Capgemini India chief executive Srinivas Kandula said, “I am not very pessimistic, but it is a challenging task and I tend to believe that 60-65 per cent of them are just not trainable,”

This statement holds significance from the point of view of automation and changing technological landscape, as Nasscom had earlier said that 15 lakh or nearly 50% of all Indian IT employees needs re-training in order to adapt to changing business environment.

The base behind Srinivas’s statements stems largely from the fact that Indian educational system is not able to deliver quality workforce, and the engineers which are passing out from Tier 2, 3 colleges are not capable enough to introduce innovation and high-quality work.

He said, “For some unknown reasons, we call it a knowledge-driven industry. If you have that kind of talent, and then making them learn the existing technology itself is such a huge challenge,”

He also hinted towards large-scale job cuts in the industry, when he said that India will witness massive unemployment in the middle to senior level jobs in the industry.

We had earlier shared that 97% of Indian engineers cannot speak English, and less than 20% can be employed as software engineers.

A lot of derivations can be made from Capgemini India CEO’s statements regarding IT job in India: Will automation kill most of the middle to senior level jobs in India; is our education policy and curriculum responsible for the large scale automation as the employees are simply not able to change, adapt and allowing machines to take away their jobs?

Robots Needs To Be Taxed

In an interview, billionaire IT czar Bill Gates has proposed a tax for robots, the way a human being is charged for the income from his job. And the reason for the same is to ‘slow down automation, so that it doesn’t take away so many jobs, as it is currently happening.

He said, “You ought to be willing to raise the tax level and even slow down the speed of automation”.

In fact, a recent bill in European Union was proposed, which sought taxes on robot owners, to compensate re-training expenses of the humans. But the bill was rejected.

Bill Gates is arguing that the tax collected by robots can be used to help those who lost their jobs due to automation, and to help the poor and the needy who are not able to survive due to large-scale job cuts.

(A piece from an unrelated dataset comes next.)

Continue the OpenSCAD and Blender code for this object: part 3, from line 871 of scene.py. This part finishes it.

You can read the interview here.

6 Comments
  1. SAM says

    Seems some groundwork philosophy missing in CEO perception. Indian IT employees are the one who expert in multiple skills which you hardly found in outer world, has ability to develop in technology they never worked before, higher change adaptability, ability to sacrifice their social life and ability to work on higher contribution margin.
    As I know Capgemini likes to work with college pass outs to make the contribution margin high. Those guys have no hand on experience on practice challenges and expectations are like to be work as an expert after few days high level overview trainings.

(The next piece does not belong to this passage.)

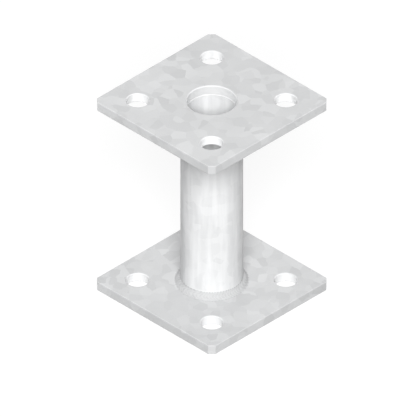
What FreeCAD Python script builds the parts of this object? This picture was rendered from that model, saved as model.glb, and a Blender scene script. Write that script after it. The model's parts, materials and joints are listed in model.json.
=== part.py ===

    BTW how tough are training for CEO/Directors to make them more innovative?
    Indian organizations should be independent, productive and multi focal. Use young blood and develop own products.
    **Stars, Cash cows, Question mark, Dogs or is it not trainable!

  2. SS says

    Comments are valid, but some one should ask Mr Kandula, “How many smart people he has hired himself, more over how many smart people shall be willing to work for Mr Kandula”. I can bet the numbers shall be astoundingly low. Since if that were high, capgemini / Igate engineer quality would be high. That no one wants to ask, since it is quite introspective and hard to digest. After securing one’s own career, one can make all these pie in the sky statements without suggesting a solution. Let us do before we preach

  3. Nidhi Shah says

    This is big time that middle and senior management should be given the chance to move the value chain. All these old mainframe timers acting/posing as VP/CEO should encourage middle manages to take up their role. They should plan their retirements and let the new blood take over. They should mentor them rather then blaming them

  4. Max says

    Don’t listen to this idiot, he can barely frame a sentence himself and has become a CEO from HR head via politics. As a result, He knows as much IT as a roadside dog does. Basically he talks a lot of shit and achieves nothing.

  5. thisisnotgood says

    i believe the capgemini CEO india should understand that why did he create such an company which is 65 % not scalable
    he should understand his responsibility

  6. Mud says

    The Capgemini CEO found this out TODAY?? The whole world has known, AND spat at us, for the last 20 YEARS!! Thank GOD these guys will Go now,….another MINUTE would have been too much!